● **WHAT YOU SHOULD DO**
Only the lines from the line with "it runs there." through the line with "for body, members" should be copied, exactly as they appear, with both ends kept.

● **DATA SECTION**
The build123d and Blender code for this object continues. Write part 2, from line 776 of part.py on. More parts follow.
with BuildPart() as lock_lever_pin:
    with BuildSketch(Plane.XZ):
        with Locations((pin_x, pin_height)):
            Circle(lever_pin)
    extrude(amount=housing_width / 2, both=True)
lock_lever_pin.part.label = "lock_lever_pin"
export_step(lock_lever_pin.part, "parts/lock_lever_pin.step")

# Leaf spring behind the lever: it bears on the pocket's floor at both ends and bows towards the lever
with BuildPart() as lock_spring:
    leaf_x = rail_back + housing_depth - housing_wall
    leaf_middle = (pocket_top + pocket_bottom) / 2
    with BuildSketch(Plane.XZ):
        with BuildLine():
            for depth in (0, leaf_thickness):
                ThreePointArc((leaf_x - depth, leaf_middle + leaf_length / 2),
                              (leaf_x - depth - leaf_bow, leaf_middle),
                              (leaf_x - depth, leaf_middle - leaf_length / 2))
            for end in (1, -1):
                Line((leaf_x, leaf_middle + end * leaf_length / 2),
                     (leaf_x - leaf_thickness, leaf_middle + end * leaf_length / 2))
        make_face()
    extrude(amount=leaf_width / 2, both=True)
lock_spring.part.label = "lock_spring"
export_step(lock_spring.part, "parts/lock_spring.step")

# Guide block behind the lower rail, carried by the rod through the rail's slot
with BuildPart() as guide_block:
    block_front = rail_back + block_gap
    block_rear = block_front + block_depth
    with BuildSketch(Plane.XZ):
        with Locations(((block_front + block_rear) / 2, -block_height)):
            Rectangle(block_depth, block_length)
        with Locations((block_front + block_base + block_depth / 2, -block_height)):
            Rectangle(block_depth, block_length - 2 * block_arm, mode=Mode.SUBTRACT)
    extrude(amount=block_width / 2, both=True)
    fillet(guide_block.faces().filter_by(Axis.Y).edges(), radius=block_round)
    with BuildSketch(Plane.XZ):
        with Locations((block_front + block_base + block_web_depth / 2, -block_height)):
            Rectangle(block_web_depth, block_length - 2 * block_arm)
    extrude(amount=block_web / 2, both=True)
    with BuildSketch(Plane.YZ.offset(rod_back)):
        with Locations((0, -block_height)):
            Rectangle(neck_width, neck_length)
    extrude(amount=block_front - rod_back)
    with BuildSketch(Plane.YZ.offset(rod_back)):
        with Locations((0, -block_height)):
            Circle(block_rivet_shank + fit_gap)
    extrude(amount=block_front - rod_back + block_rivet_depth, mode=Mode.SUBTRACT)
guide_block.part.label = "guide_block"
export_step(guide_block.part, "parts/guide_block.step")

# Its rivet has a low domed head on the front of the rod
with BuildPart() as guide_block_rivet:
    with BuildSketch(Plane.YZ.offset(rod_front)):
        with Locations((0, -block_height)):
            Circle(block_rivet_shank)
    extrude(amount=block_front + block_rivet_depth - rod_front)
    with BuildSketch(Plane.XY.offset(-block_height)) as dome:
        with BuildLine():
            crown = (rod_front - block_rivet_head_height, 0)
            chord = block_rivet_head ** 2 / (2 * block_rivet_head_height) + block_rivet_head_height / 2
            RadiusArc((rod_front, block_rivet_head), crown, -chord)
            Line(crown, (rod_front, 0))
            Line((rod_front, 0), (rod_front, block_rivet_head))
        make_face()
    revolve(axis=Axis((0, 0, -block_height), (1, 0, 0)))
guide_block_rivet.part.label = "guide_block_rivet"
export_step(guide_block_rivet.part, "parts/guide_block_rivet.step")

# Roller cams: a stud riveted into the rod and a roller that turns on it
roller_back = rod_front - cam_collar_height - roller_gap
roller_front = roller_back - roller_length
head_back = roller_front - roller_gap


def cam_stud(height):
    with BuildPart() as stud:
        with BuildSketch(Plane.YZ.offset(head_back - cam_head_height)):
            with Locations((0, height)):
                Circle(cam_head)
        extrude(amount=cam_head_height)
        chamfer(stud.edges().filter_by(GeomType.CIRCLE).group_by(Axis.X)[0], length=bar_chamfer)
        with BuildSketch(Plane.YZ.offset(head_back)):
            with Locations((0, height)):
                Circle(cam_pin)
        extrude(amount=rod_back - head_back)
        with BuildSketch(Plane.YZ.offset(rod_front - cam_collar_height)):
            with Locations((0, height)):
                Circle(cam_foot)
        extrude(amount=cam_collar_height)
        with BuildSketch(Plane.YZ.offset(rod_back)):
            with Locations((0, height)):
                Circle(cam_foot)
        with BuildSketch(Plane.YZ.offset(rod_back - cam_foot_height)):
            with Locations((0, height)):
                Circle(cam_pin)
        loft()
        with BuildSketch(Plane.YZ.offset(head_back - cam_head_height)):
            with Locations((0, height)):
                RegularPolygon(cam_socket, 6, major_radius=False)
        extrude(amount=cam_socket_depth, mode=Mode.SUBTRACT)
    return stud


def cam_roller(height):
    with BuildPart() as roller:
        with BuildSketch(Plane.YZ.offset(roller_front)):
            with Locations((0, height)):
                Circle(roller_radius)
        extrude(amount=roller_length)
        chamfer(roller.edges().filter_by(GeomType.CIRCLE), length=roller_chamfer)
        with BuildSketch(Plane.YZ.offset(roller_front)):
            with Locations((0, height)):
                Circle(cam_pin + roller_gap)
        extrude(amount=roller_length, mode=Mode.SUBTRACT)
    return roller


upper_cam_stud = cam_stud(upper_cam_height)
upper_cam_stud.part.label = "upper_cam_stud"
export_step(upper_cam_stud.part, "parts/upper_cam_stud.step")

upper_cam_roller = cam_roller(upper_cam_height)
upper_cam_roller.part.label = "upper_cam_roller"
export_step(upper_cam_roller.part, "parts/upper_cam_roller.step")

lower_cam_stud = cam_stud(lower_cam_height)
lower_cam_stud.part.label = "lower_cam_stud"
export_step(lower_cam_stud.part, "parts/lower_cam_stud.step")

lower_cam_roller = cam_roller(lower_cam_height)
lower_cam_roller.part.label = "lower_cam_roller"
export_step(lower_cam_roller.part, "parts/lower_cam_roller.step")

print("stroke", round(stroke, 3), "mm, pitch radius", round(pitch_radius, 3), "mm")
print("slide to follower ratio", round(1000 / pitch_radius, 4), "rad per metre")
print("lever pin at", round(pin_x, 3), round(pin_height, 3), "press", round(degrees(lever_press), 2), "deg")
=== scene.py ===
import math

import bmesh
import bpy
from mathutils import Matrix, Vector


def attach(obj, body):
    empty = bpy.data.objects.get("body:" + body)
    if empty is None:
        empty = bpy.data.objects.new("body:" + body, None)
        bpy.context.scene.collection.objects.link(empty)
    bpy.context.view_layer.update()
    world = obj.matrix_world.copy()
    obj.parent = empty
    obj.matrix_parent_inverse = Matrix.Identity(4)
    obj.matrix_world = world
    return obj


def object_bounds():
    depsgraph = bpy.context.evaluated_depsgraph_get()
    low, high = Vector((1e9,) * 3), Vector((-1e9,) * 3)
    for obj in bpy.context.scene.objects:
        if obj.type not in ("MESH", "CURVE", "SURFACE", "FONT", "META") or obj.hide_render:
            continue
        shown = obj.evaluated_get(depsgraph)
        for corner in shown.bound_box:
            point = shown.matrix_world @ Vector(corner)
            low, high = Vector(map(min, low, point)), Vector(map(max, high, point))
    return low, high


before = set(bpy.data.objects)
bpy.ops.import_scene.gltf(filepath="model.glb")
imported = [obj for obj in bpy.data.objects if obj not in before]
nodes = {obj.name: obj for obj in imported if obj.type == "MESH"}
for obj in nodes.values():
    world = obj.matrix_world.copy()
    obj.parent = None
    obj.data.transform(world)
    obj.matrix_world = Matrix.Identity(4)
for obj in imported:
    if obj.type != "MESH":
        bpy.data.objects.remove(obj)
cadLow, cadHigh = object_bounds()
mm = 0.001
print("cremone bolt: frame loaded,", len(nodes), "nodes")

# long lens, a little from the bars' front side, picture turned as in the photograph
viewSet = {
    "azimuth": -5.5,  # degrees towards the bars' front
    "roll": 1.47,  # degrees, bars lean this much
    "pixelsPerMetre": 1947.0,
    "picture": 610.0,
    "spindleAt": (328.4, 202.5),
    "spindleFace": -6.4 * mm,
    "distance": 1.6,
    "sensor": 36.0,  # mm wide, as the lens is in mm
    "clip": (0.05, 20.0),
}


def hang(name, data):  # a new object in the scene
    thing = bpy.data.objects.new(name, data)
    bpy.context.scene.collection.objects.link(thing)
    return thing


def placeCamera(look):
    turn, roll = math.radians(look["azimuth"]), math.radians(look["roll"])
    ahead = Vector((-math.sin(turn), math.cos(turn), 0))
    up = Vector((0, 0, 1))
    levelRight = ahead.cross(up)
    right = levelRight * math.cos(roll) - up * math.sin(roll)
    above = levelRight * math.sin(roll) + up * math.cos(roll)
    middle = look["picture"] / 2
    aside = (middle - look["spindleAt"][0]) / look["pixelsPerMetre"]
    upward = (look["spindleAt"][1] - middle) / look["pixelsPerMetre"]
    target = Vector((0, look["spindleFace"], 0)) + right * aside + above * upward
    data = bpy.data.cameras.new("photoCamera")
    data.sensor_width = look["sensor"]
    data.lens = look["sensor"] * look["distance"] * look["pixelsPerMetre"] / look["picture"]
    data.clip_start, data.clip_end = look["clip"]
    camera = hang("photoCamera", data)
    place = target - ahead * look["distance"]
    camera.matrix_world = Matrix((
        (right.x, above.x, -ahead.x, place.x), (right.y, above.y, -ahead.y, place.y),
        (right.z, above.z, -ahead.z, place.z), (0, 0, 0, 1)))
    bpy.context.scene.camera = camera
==
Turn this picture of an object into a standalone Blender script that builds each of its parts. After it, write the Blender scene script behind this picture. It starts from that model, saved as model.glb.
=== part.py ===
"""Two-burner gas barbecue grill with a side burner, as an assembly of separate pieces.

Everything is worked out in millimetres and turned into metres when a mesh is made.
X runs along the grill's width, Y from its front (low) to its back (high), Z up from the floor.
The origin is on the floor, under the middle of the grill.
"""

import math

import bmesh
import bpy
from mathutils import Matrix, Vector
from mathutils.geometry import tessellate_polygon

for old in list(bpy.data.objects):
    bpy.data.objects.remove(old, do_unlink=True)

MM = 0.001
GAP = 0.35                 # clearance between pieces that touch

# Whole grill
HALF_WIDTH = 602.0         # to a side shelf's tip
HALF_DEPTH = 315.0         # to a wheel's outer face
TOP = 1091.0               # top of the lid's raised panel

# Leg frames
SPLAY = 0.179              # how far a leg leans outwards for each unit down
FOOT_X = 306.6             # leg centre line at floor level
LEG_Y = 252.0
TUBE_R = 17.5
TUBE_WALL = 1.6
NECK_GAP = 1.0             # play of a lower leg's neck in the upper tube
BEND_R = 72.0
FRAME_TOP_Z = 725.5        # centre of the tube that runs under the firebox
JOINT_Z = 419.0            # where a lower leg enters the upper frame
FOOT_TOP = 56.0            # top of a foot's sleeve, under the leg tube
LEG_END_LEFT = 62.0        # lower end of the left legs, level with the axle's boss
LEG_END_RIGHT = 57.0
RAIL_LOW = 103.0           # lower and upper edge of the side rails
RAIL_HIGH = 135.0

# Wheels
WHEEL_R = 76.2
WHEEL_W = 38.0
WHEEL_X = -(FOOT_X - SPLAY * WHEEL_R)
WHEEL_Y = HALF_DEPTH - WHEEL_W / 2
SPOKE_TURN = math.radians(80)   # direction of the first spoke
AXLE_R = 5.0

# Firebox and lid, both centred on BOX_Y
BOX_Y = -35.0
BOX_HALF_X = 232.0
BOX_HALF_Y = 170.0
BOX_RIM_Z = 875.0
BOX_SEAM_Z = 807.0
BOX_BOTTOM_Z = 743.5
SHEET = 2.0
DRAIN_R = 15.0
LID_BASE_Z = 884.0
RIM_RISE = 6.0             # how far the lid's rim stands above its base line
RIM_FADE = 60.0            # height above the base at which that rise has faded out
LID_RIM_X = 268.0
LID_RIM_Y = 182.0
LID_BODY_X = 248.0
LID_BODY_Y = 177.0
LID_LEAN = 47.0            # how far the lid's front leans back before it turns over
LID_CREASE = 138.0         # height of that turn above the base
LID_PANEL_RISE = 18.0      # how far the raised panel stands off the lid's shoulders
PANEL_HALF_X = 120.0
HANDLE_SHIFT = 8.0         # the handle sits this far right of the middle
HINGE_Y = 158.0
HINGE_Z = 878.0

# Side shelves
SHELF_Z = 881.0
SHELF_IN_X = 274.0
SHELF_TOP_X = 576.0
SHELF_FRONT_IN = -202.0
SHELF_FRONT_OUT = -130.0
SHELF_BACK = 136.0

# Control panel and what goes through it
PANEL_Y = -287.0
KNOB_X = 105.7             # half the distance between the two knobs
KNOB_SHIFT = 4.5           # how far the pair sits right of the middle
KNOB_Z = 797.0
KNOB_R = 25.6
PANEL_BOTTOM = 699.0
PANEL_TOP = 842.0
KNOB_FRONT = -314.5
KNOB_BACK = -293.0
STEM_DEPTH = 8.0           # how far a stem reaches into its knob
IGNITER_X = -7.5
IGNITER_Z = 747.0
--
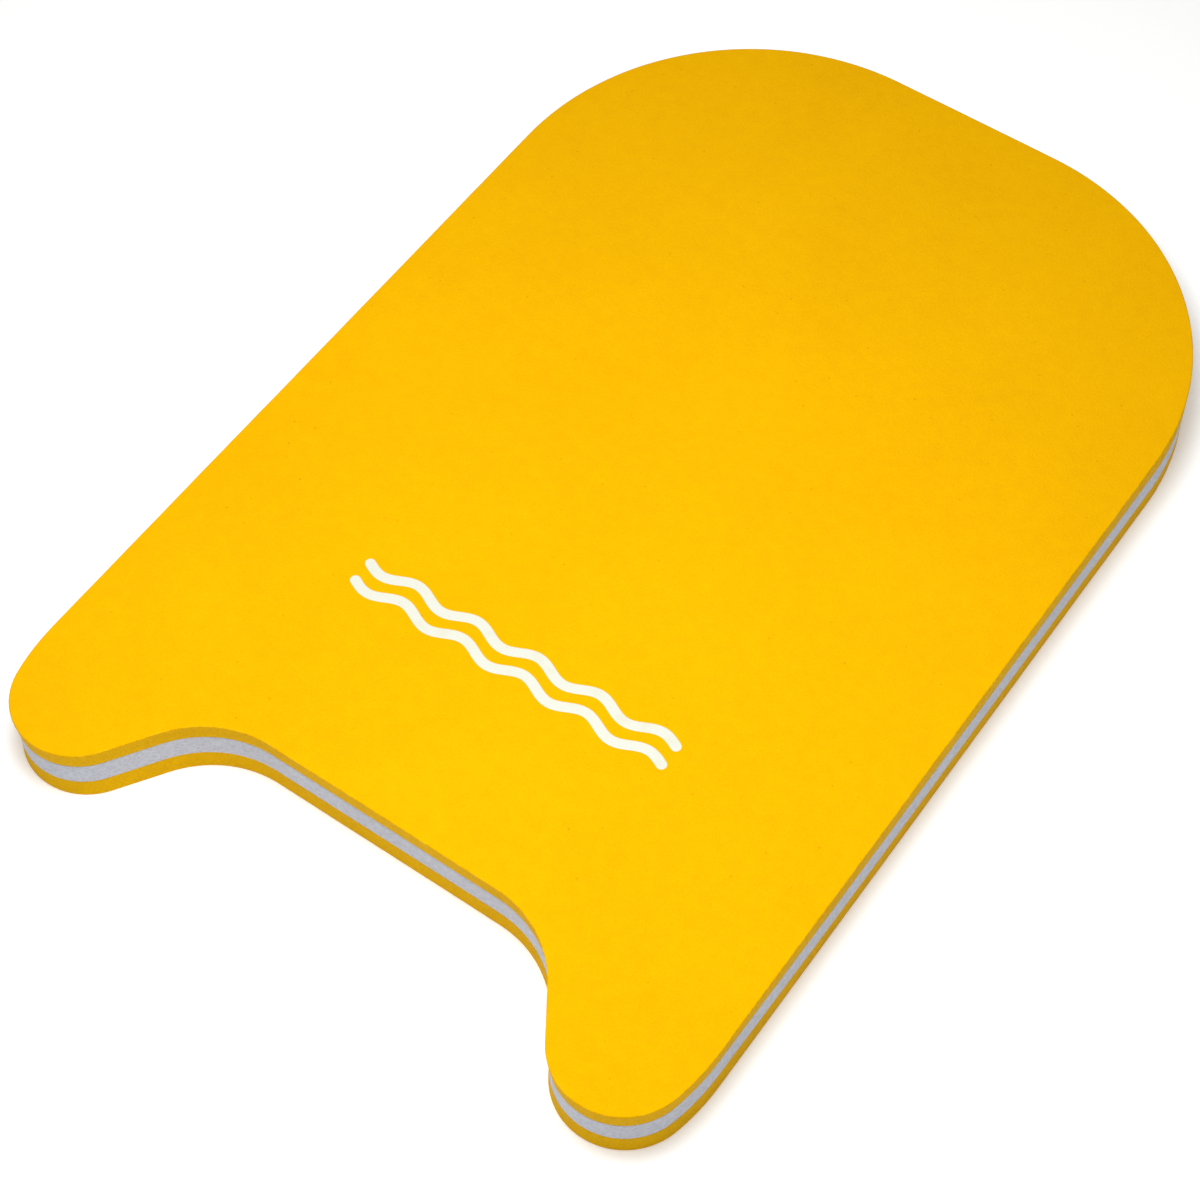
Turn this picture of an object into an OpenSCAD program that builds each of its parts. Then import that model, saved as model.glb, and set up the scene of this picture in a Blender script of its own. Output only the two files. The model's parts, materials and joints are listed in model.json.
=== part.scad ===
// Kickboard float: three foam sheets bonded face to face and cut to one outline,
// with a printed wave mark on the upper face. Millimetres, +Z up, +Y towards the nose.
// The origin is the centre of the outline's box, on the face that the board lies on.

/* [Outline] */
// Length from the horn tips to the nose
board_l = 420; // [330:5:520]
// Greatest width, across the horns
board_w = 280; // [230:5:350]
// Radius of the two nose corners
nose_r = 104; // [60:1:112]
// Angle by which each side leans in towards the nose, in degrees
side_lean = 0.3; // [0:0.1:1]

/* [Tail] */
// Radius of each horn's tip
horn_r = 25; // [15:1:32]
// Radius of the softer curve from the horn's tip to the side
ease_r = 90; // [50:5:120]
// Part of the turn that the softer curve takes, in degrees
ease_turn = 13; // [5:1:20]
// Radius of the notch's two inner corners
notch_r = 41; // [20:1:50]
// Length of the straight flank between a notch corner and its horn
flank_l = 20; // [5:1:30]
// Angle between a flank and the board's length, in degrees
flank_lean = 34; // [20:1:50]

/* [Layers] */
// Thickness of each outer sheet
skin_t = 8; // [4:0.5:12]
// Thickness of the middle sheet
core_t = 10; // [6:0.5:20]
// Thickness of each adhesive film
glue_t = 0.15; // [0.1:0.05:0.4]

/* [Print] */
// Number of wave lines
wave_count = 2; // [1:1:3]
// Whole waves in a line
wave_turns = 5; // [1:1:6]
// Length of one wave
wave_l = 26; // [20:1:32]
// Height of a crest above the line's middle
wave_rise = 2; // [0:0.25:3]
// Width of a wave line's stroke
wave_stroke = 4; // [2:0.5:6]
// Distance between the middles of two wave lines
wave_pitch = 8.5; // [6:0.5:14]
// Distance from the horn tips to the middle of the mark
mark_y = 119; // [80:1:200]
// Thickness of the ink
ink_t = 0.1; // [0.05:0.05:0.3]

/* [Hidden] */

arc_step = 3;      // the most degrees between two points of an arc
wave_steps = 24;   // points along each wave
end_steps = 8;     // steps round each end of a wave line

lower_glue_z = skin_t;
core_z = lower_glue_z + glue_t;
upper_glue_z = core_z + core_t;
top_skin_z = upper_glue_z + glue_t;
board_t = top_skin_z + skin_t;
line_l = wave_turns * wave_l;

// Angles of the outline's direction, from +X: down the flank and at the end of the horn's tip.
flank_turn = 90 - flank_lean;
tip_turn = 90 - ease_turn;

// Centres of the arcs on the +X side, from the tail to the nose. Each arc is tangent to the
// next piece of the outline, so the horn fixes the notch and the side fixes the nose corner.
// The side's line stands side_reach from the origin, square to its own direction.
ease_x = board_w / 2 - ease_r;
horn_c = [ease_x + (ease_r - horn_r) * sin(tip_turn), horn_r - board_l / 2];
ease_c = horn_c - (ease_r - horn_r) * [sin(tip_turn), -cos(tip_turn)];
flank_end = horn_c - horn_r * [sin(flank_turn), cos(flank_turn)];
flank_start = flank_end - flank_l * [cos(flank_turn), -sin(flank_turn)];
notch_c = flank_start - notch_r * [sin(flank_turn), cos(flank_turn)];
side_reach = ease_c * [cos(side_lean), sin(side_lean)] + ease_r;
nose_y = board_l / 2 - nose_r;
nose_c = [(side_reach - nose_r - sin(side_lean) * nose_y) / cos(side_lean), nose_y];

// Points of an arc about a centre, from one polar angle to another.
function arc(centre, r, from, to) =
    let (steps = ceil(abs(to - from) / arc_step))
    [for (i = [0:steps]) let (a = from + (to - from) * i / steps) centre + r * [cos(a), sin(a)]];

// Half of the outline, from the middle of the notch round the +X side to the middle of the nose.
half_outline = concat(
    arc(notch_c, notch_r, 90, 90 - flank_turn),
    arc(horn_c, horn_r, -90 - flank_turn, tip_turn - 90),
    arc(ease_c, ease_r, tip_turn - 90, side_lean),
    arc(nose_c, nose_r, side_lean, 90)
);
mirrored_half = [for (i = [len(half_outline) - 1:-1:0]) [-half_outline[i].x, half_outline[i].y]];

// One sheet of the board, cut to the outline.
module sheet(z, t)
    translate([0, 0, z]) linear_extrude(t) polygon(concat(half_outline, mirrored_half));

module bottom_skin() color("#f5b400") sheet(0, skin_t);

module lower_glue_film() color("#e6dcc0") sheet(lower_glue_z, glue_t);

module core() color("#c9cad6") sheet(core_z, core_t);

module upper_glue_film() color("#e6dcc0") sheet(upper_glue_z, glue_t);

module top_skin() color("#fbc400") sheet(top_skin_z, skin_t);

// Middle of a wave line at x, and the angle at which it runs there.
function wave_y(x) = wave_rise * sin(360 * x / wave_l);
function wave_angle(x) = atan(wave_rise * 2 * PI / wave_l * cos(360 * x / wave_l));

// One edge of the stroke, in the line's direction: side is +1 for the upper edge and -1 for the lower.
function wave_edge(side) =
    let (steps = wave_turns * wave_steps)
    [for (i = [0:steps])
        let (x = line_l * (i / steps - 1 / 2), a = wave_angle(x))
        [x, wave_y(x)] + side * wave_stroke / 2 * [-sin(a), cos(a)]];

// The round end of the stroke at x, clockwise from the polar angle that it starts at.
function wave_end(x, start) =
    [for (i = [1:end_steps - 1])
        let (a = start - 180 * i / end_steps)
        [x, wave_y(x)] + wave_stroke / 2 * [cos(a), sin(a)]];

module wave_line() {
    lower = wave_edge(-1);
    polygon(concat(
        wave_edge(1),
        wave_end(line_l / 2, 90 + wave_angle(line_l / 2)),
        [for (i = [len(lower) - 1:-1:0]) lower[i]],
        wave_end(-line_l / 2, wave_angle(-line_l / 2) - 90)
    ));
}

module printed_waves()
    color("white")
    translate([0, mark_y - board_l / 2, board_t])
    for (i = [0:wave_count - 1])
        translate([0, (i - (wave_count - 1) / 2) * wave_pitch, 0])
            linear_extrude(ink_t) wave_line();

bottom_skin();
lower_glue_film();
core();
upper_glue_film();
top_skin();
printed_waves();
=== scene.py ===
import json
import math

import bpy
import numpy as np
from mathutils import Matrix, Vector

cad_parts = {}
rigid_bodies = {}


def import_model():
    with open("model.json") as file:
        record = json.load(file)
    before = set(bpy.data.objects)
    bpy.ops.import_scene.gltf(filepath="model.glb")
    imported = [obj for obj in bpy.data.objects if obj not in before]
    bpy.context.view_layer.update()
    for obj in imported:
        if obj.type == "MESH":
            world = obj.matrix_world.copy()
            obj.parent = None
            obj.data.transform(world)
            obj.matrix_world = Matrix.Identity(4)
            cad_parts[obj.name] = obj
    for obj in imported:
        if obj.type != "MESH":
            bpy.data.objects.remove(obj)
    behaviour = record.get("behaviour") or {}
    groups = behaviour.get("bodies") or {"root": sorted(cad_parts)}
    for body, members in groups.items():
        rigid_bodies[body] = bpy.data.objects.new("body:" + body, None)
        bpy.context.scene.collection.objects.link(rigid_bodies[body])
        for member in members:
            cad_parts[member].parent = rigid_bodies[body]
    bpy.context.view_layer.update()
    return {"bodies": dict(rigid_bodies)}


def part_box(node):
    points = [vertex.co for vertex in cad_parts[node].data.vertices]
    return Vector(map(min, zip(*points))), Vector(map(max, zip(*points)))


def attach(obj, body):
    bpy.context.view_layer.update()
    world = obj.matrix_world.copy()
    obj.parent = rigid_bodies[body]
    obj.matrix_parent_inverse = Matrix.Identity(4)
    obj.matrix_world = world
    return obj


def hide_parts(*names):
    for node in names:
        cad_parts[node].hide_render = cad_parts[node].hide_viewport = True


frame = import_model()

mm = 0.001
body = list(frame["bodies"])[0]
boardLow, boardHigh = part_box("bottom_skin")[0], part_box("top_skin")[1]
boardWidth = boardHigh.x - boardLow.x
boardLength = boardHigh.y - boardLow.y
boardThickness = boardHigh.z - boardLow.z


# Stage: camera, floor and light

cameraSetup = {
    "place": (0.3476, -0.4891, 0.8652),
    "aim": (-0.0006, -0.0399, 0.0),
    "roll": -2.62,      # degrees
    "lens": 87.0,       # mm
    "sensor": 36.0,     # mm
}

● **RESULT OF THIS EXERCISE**
// Middle of a wave line at x, and the angle at which it runs there.
function wave_y(x) = wave_rise * sin(360 * x / wave_l);
function wave_angle(x) = atan(wave_rise * 2 * PI / wave_l * cos(360 * x / wave_l));

// One edge of the stroke, in the line's direction: side is +1 for the upper edge and -1 for the lower.
function wave_edge(side) =
    let (steps = wave_turns * wave_steps)
    [for (i = [0:steps])
        let (x = line_l * (i / steps - 1 / 2), a = wave_angle(x))
        [x, wave_y(x)] + side * wave_stroke / 2 * [-sin(a), cos(a)]];

// The round end of the stroke at x, clockwise from the polar angle that it starts at.
function wave_end(x, start) =
    [for (i = [1:end_steps - 1])
        let (a = start - 180 * i / end_steps)
        [x, wave_y(x)] + wave_stroke / 2 * [cos(a), sin(a)]];

module wave_line() {
    lower = wave_edge(-1);
    polygon(concat(
        wave_edge(1),
        wave_end(line_l / 2, 90 + wave_angle(line_l / 2)),
        [for (i = [len(lower) - 1:-1:0]) lower[i]],
        wave_end(-line_l / 2, wave_angle(-line_l / 2) - 90)
    ));
}

module printed_waves()
    color("white")
    translate([0, mark_y - board_l / 2, board_t])
    for (i = [0:wave_count - 1])
        translate([0, (i - (wave_count - 1) / 2) * wave_pitch, 0])
            linear_extrude(ink_t) wave_line();

bottom_skin();
lower_glue_film();
core();
upper_glue_film();
top_skin();
printed_waves();
=== scene.py ===
import json
import math

import bpy
import numpy as np
from mathutils import Matrix, Vector

cad_parts = {}
rigid_bodies = {}


def import_model():
    with open("model.json") as file:
        record = json.load(file)
    before = set(bpy.data.objects)
    bpy.ops.import_scene.gltf(filepath="model.glb")
    imported = [obj for obj in bpy.data.objects if obj not in before]
    bpy.context.view_layer.update()
    for obj in imported:
        if obj.type == "MESH":
            world = obj.matrix_world.copy()
            obj.parent = None
            obj.data.transform(world)
            obj.matrix_world = Matrix.Identity(4)
            cad_parts[obj.name] = obj
    for obj in imported:
        if obj.type != "MESH":
            bpy.data.objects.remove(obj)
    behaviour = record.get("behaviour") or {}
    groups = behaviour.get("bodies") or {"root": sorted(cad_parts)}
    for body, members in groups.items():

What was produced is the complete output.